What do you want from your Christian faith? Do you want to add God to the world as it is, to make the world better? Okay. Do you want to add God to your life as it is? Okay. Do you want better health? Good. But if Jesus is the serpent, it’s beyond better health, it’s about healing from poison. To add God to your life means yielding your life, arresting it for God to start it up again. To add God to the world means accepting the judgment of God upon the world, which means your dying to the world and the dying of the world to you. Not that God condemns the world. No, God loves the world. God condemns the poison in the world which is the power of the world, to which we’ve built up tolerance and tell ourselves we are immune to.

What do you want from your Christian faith?
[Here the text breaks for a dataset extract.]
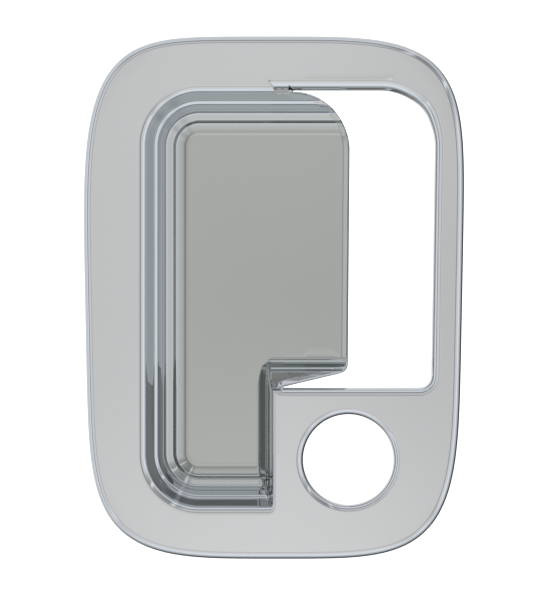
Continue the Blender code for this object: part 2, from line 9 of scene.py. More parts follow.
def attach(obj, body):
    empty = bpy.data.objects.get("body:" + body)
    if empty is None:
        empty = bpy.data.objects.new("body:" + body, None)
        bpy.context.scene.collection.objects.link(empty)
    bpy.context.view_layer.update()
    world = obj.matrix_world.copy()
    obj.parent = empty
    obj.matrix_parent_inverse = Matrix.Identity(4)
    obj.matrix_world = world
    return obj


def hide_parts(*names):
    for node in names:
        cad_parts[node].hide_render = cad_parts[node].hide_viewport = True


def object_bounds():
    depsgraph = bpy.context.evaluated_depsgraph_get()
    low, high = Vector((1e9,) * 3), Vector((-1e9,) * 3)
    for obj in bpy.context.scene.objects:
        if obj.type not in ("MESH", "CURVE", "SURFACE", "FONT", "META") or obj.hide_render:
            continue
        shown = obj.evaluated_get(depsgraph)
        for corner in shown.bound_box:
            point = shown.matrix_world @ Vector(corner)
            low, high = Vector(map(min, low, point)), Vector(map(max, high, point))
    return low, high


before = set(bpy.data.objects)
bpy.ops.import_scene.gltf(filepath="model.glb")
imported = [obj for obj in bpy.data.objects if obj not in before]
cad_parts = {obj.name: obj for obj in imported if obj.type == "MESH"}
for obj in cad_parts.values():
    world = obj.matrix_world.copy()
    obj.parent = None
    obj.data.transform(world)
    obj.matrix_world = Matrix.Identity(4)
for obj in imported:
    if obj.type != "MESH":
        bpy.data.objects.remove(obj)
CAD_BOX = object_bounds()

# The shell is drawn again here on a much finer mesh, because a mirror finish shows every facet.
# Lengths are in millimetres in the frame's own axes: X right, Z up, the visible face towards -Y.
MM = 0.001

# Flange outline: a bowed rounded rectangle. Each quadrant is |x/a|^n + |z/b|^m = 1.
OUT_HALF_WIDTH = 72.2
OUT_MID_Z = -1.7
OUT_UP = 101.7
OUT_DOWN = 98.3
OUT_TAPER = 0.00027
OUT_POWERS = {"top_left": (5.0, 4.1), "top_right": (4.0, 6.0),
              "bottom_left": (3.8, 5.8), "bottom_right": (4.3, 5.1)}

# Flange heights along Y.
EDGE_FRONT_Y = -3.8
CROWN = 1.8
FLANGE_BACK_Y = -1.4
SKIRT_Y = 0.0
OUT_ROLL = 2.9
RIB_WIDTH = 1.8
RIB_DRAFT = 0.4

# Lever opening: corner points with their fillets, then the free edge of the cup.
OPEN_TOP_Z = 79.3
OPEN_BOTTOM_Z = -34.5
OPEN_CORNERS = [((60.3, OPEN_BOTTOM_Z), 4.6), ((61.8, 61.5), 24.0),
                ((57.6, 73.2), 15.0), ((46.5, OPEN_TOP_Z), 21.0)]
NOTCH_TOP = (7.6, 78.7)
ARC_CENTRE = (8.0, 57.2)
ARC_RADIUS = 21.5
FREE_EDGE_CORNER = (28.8, -28.5)
FREE_EDGE_FILLET = 4.0
NOTCH_BOTTOM = (3.6, -34.28)
LIP_ROLL_TOP = 4.3
LIP_ROLL = 3.3
FREE_EDGE_ROLL = 2.5
FREE_EDGE = [(0.0, 2.0), (0.15, 1.25), (0.45, 0.75), (0.8, 0.5), (2.2, 0.06), (2.5, 0.0)]
# The slot between the flange's lip and the cup, as (left, right, bottom), and the lip's slanted left end.
SLOT = (0.4, 6.0, 77.8)
SLOT_SLOPE = 0.1
LIP_END = (0.2, 79.7, 0.63)
LIP_BACK_Y = 3.5

# Lock hole.
HOLE_X = 28.6
HOLE_Z = -62.0
HOLE_RADIUS = 17.3
HOLE_ROLL = 2.7
HOLE_BACK_Y = 1.0

# Finger cup: its rim, and the three wall sections as (distance in from the rim, depth).
RIM_LEFT = -51.5
RIM_TOP = 81.2
RIM_BOTTOM = -82.8
RIM_RIGHT = 0.6
RIM_LEDGE = -36.4
RIM_CORNER = 23.0
CUP_END_X = 45.0
RIM_TURN_WIDE = 5.0
RIM_TURN_RIGHT = 2.18
INNER_BLEND = 8.0
CUP_DEPTH = 18.0
FLOOR_Y = 13.4
FLOOR_BACK_Y = 16.0
WIDE_WALL = [(0.0, 0.0), (0.8, 0.08), (1.6, 0.32), (2.2, 0.69), (2.7, 1.17), (2.9, 1.47), (5.6, 6.6),
             (5.9, 7.0), (6.8, 7.35), (7.1, 7.7), (8.6, 9.9), (8.8, 10.3), (9.6, 13.1), (9.9, 13.6),
             (10.4, 13.95), (12.7, 14.6), (12.95, 14.85), (13.5, 16.5), (13.8, 16.85), (14.8, 17.3),
             (16.0, 17.65), (17.2, 17.9), (18.6, 18.0)]
RIGHT_WALL = [(0.0, 0.0), (0.5, 0.25), (0.9, 0.7), (1.3, 1.4), (1.7, 2.6), (3.4, 12.8), (3.8, 13.5),
              (6.0, 17.4), (6.5, 17.9), (6.9, 18.0)]
LEDGE_WALL = [(0.0, 0.0), (0.5, 0.22), (1.0, 0.75), (1.5, 1.95), (8.0, 9.9), (8.2, 10.2), (8.7, 11.9),
              (8.9, 12.1), (9.4, 12.3), (9.6, 12.6), (11.2, 16.6), (11.4, 16.9), (12.1, 17.2), (12.6, 17.85),
              (13.1, 18.0)]

# The same three walls on the back, as (distance in from the rim, Y).
WIDE_BACK = [(0.1, FLANGE_BACK_Y), (0.5, -0.66), (3.2, 4.4), (4.7, 5.29), (7.4, 10.2), (10.0, 12.13),
             (11.4, 12.88), (12.4, 14.14), (15.4, 15.48), (17.4, FLOOR_BACK_Y)]
RIGHT_BACK = [(-1.3, FLANGE_BACK_Y), (-1.0, -0.73), (0.7, 5.74), (1.6, 6.78), (3.1, 13.47),
              (4.6, FLOOR_BACK_Y)]
LEDGE_BACK = [(-1.0, FLANGE_BACK_Y), (-0.7, -0.95), (5.2, 10.05), (6.8, 11.54), (8.8, 12.58),
              (10.0, 14.96), (11.4, FLOOR_BACK_Y)]

# Fineness of the drawn shell: the pitch of its edges, of the lines on its faces, and of the loops that
# distances are measured to.
STEP = 1.0
BACK_STEP = 2.0
SLOT_STEP = 0.4
DISTANCE_STEP = 0.3
LEAST_STEP = 0.05
# The ring just outside each roll, which keeps the shading of the roll off the flat beside it.
RING_CLEAR = 0.25
ROLL_ANGLES = (0.0, 6.0, 13.0, 20.0, 28.0, 36.0, 45.0, 54.0, 63.0, 72.0, 80.0)
FREE_GAPS = (0.3, 0.6, 0.8, 1.0, 1.5, 2.0, 2.2, 2.35)
# The walls' level lines: their pitch, how close two may be, and how far either side of a crease a pair is.
WALL_PITCH = 0.34
LINE_GAP = 0.1
CREASE_SIDE = 0.12
# How far the level lines reach: to the right, above the ledge, and to the left of the right wall.
LINES_END_X = 31.0
RIGHT_LINES_UP = 14.0
LEDGE_LINES_LEFT = 8.0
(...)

If you want success, God offers you rescue.
If you want sympathy, God offers you challenges.
If you want respect, God offers you forgiveness.
If you want fairness, God offers you reconciliation.
If you want honor, God offers you mercy.
If you want spirituality, then Jesus points you to the serpent on the pole, so that you desire the God who is up there on it too.
If you want answers to the problem of God in the world, the answer that God gives you is love, a very deep and ancient and complex love.
Your pilgrimage of Lent is your exploration of this God, who is rich in mercy, who out of the great love with which he loved us even when we were dead through our trespasses, made us alive together with Christ, and raised us up with him, and seated us with him, to show us the immeasurable riches of God’s grace.